Repeat the listing in full, exactly as it stands.

--------

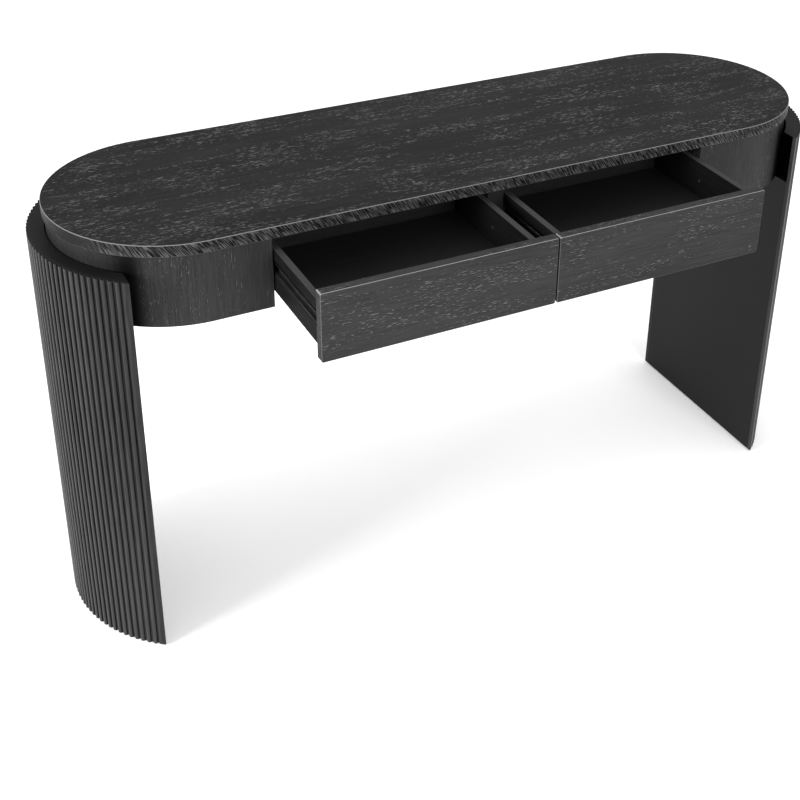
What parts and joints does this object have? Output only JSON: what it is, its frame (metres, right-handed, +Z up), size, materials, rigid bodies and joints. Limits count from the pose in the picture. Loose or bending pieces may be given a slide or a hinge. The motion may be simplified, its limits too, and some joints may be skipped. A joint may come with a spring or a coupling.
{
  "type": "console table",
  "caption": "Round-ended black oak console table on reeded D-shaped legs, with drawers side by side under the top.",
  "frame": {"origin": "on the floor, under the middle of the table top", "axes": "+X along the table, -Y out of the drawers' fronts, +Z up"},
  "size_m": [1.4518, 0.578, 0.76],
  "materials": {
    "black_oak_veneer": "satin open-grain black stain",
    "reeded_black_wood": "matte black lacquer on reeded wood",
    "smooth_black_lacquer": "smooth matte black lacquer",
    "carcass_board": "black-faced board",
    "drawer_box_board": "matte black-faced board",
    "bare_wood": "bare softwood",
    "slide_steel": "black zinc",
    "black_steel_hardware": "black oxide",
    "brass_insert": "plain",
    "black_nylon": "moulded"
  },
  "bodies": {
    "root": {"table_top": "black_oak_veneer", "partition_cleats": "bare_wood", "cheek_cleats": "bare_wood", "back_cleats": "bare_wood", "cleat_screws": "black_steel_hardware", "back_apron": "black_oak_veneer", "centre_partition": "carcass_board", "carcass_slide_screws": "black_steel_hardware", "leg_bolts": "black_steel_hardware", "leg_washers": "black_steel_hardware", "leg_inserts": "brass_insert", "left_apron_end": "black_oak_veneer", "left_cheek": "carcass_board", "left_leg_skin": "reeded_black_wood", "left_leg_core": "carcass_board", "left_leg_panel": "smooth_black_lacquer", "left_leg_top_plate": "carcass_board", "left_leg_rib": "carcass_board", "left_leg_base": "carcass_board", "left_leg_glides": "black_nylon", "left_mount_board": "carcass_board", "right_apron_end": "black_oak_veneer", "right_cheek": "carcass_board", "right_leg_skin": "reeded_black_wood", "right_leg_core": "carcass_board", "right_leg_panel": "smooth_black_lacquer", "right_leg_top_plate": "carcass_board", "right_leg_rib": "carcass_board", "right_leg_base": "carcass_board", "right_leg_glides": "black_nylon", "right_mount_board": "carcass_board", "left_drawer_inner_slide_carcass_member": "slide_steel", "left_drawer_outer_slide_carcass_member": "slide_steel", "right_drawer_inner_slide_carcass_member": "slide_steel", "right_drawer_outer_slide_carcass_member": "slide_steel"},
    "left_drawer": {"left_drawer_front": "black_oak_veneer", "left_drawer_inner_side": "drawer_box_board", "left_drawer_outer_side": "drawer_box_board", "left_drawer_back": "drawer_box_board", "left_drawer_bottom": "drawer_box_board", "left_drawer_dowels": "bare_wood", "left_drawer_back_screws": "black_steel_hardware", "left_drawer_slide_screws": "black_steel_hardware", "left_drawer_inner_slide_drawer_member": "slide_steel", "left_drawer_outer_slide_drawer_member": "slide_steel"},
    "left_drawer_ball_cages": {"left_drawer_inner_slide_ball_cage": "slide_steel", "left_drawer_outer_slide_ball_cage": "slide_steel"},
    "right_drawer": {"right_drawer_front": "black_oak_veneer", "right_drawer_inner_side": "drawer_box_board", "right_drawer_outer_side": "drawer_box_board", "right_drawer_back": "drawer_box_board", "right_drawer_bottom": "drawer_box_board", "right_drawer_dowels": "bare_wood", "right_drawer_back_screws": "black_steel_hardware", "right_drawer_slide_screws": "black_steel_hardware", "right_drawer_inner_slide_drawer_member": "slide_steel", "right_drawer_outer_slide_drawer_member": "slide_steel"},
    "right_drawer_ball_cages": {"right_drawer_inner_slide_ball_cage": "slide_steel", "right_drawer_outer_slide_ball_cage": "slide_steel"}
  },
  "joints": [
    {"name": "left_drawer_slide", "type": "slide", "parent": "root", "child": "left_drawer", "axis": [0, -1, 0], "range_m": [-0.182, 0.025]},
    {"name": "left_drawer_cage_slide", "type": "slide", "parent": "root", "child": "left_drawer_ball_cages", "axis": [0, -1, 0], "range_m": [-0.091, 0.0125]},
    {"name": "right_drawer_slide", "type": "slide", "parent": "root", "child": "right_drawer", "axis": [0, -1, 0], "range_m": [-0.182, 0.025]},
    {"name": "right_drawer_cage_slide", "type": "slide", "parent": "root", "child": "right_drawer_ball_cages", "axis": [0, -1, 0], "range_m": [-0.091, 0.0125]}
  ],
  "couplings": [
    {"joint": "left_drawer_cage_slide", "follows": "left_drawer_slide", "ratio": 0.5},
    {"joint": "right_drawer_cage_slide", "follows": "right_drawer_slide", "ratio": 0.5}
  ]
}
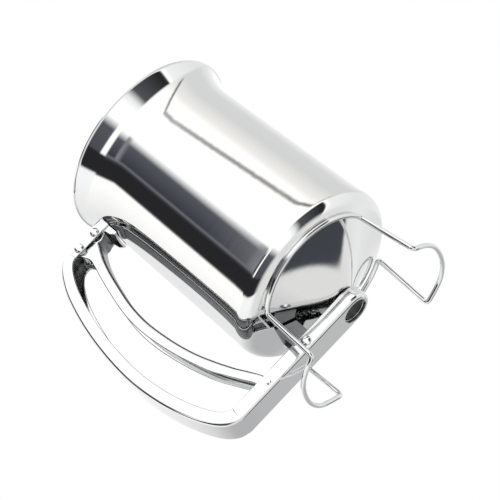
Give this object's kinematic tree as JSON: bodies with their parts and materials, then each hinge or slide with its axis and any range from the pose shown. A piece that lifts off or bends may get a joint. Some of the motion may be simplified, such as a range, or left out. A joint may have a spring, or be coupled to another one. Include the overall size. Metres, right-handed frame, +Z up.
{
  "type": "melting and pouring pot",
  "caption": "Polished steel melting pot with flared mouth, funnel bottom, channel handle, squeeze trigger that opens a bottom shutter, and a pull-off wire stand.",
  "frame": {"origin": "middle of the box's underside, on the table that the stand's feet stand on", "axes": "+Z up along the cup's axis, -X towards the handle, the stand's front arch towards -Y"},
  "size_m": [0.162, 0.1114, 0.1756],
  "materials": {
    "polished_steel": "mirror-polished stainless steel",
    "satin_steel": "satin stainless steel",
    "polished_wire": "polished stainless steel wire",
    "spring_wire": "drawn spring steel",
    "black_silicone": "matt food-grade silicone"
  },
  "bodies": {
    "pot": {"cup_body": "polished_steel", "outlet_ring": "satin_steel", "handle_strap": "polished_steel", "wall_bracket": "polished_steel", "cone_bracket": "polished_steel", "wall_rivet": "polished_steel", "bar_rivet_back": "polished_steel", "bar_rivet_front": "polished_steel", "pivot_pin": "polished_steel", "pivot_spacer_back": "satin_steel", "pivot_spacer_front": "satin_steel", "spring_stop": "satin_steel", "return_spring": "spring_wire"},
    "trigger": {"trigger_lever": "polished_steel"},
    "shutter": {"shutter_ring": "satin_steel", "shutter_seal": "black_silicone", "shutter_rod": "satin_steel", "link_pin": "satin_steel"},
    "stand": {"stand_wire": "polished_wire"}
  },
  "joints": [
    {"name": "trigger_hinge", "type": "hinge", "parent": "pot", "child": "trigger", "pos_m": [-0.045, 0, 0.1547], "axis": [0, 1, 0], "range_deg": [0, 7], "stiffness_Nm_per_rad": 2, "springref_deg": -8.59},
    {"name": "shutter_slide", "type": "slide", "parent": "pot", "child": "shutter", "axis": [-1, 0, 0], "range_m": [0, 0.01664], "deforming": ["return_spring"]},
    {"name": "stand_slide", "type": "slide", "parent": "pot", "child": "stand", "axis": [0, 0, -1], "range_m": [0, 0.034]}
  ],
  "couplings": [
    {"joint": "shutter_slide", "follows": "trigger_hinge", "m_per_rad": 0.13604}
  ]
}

--------

■ Exercise solution ■
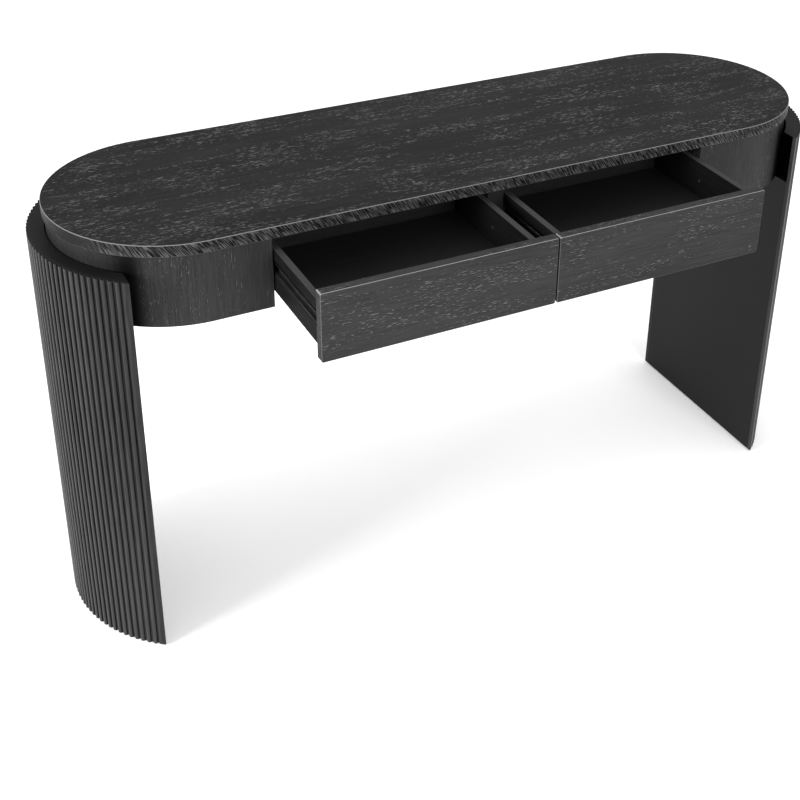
What parts and joints does this object have? Output only JSON: what it is, its frame (metres, right-handed, +Z up), size, materials, rigid bodies and joints. Limits count from the pose in the picture. Loose or bending pieces may be given a slide or a hinge. The motion may be simplified, its limits too, and some joints may be skipped. A joint may come with a spring or a coupling.
{
  "type": "console table",
  "caption": "Round-ended black oak console table on reeded D-shaped legs, with drawers side by side under the top.",
  "frame": {"origin": "on the floor, under the middle of the table top", "axes": "+X along the table, -Y out of the drawers' fronts, +Z up"},
  "size_m": [1.4518, 0.578, 0.76],
  "materials": {
    "black_oak_veneer": "satin open-grain black stain",
    "reeded_black_wood": "matte black lacquer on reeded wood",
    "smooth_black_lacquer": "smooth matte black lacquer",
    "carcass_board": "black-faced board",
    "drawer_box_board": "matte black-faced board",
    "bare_wood": "bare softwood",
    "slide_steel": "black zinc",
    "black_steel_hardware": "black oxide",
    "brass_insert": "plain",
    "black_nylon": "moulded"
  },
  "bodies": {
    "root": {"table_top": "black_oak_veneer", "partition_cleats": "bare_wood", "cheek_cleats": "bare_wood", "back_cleats": "bare_wood", "cleat_screws": "black_steel_hardware", "back_apron": "black_oak_veneer", "centre_partition": "carcass_board", "carcass_slide_screws": "black_steel_hardware", "leg_bolts": "black_steel_hardware", "leg_washers": "black_steel_hardware", "leg_inserts": "brass_insert", "left_apron_end": "black_oak_veneer", "left_cheek": "carcass_board", "left_leg_skin": "reeded_black_wood", "left_leg_core": "carcass_board", "left_leg_panel": "smooth_black_lacquer", "left_leg_top_plate": "carcass_board", "left_leg_rib": "carcass_board", "left_leg_base": "carcass_board", "left_leg_glides": "black_nylon", "left_mount_board": "carcass_board", "right_apron_end": "black_oak_veneer", "right_cheek": "carcass_board", "right_leg_skin": "reeded_black_wood", "right_leg_core": "carcass_board", "right_leg_panel": "smooth_black_lacquer", "right_leg_top_plate": "carcass_board", "right_leg_rib": "carcass_board", "right_leg_base": "carcass_board", "right_leg_glides": "black_nylon", "right_mount_board": "carcass_board", "left_drawer_inner_slide_carcass_member": "slide_steel", "left_drawer_outer_slide_carcass_member": "slide_steel", "right_drawer_inner_slide_carcass_member": "slide_steel", "right_drawer_outer_slide_carcass_member": "slide_steel"},
    "left_drawer": {"left_drawer_front": "black_oak_veneer", "left_drawer_inner_side": "drawer_box_board", "left_drawer_outer_side": "drawer_box_board", "left_drawer_back": "drawer_box_board", "left_drawer_bottom": "drawer_box_board", "left_drawer_dowels": "bare_wood", "left_drawer_back_screws": "black_steel_hardware", "left_drawer_slide_screws": "black_steel_hardware", "left_drawer_inner_slide_drawer_member": "slide_steel", "left_drawer_outer_slide_drawer_member": "slide_steel"},
    "left_drawer_ball_cages": {"left_drawer_inner_slide_ball_cage": "slide_steel", "left_drawer_outer_slide_ball_cage": "slide_steel"},
    "right_drawer": {"right_drawer_front": "black_oak_veneer", "right_drawer_inner_side": "drawer_box_board", "right_drawer_outer_side": "drawer_box_board", "right_drawer_back": "drawer_box_board", "right_drawer_bottom": "drawer_box_board", "right_drawer_dowels": "bare_wood", "right_drawer_back_screws": "black_steel_hardware", "right_drawer_slide_screws": "black_steel_hardware", "right_drawer_inner_slide_drawer_member": "slide_steel", "right_drawer_outer_slide_drawer_member": "slide_steel"},
    "right_drawer_ball_cages": {"right_drawer_inner_slide_ball_cage": "slide_steel", "right_drawer_outer_slide_ball_cage": "slide_steel"}
  },
  "joints": [
    {"name": "left_drawer_slide", "type": "slide", "parent": "root", "child": "left_drawer", "axis": [0, -1, 0], "range_m": [-0.182, 0.025]},
    {"name": "left_drawer_cage_slide", "type": "slide", "parent": "root", "child": "left_drawer_ball_cages", "axis": [0, -1, 0], "range_m": [-0.091, 0.0125]},
    {"name": "right_drawer_slide", "type": "slide", "parent": "root", "child": "right_drawer", "axis": [0, -1, 0], "range_m": [-0.182, 0.025]},
    {"name": "right_drawer_cage_slide", "type": "slide", "parent": "root", "child": "right_drawer_ball_cages", "axis": [0, -1, 0], "range_m": [-0.091, 0.0125]}
  ],
  "couplings": [
    {"joint": "left_drawer_cage_slide", "follows": "left_drawer_slide", "ratio": 0.5},
    {"joint": "right_drawer_cage_slide", "follows": "right_drawer_slide", "ratio": 0.5}
  ]
}
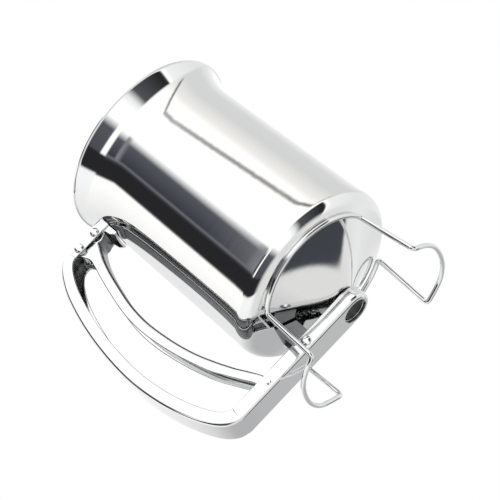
Give this object's kinematic tree as JSON: bodies with their parts and materials, then each hinge or slide with its axis and any range from the pose shown. A piece that lifts off or bends may get a joint. Some of the motion may be simplified, such as a range, or left out. A joint may have a spring, or be coupled to another one. Include the overall size. Metres, right-handed frame, +Z up.
{
  "type": "melting and pouring pot",
  "caption": "Polished steel melting pot with flared mouth, funnel bottom, channel handle, squeeze trigger that opens a bottom shutter, and a pull-off wire stand.",
  "frame": {"origin": "middle of the box's underside, on the table that the stand's feet stand on", "axes": "+Z up along the cup's axis, -X towards the handle, the stand's front arch towards -Y"},
  "size_m": [0.162, 0.1114, 0.1756],
  "materials": {
    "polished_steel": "mirror-polished stainless steel",
    "satin_steel": "satin stainless steel",
    "polished_wire": "polished stainless steel wire",
    "spring_wire": "drawn spring steel",
    "black_silicone": "matt food-grade silicone"
  },
  "bodies": {
    "pot": {"cup_body": "polished_steel", "outlet_ring": "satin_steel", "handle_strap": "polished_steel", "wall_bracket": "polished_steel", "cone_bracket": "polished_steel", "wall_rivet": "polished_steel", "bar_rivet_back": "polished_steel", "bar_rivet_front": "polished_steel", "pivot_pin": "polished_steel", "pivot_spacer_back": "satin_steel", "pivot_spacer_front": "satin_steel", "spring_stop": "satin_steel", "return_spring": "spring_wire"},
    "trigger": {"trigger_lever": "polished_steel"},
    "shutter": {"shutter_ring": "satin_steel", "shutter_seal": "black_silicone", "shutter_rod": "satin_steel", "link_pin": "satin_steel"},
    "stand": {"stand_wire": "polished_wire"}
  },
  "joints": [
    {"name": "trigger_hinge", "type": "hinge", "parent": "pot", "child": "trigger", "pos_m": [-0.045, 0, 0.1547], "axis": [0, 1, 0], "range_deg": [0, 7], "stiffness_Nm_per_rad": 2, "springref_deg": -8.59},
    {"name": "shutter_slide", "type": "slide", "parent": "pot", "child": "shutter", "axis": [-1, 0, 0], "range_m": [0, 0.01664], "deforming": ["return_spring"]},
    {"name": "stand_slide", "type": "slide", "parent": "pot", "child": "stand", "axis": [0, 0, -1], "range_m": [0, 0.034]}
  ],
  "couplings": [
    {"joint": "shutter_slide", "follows": "trigger_hinge", "m_per_rad": 0.13604}
  ]
}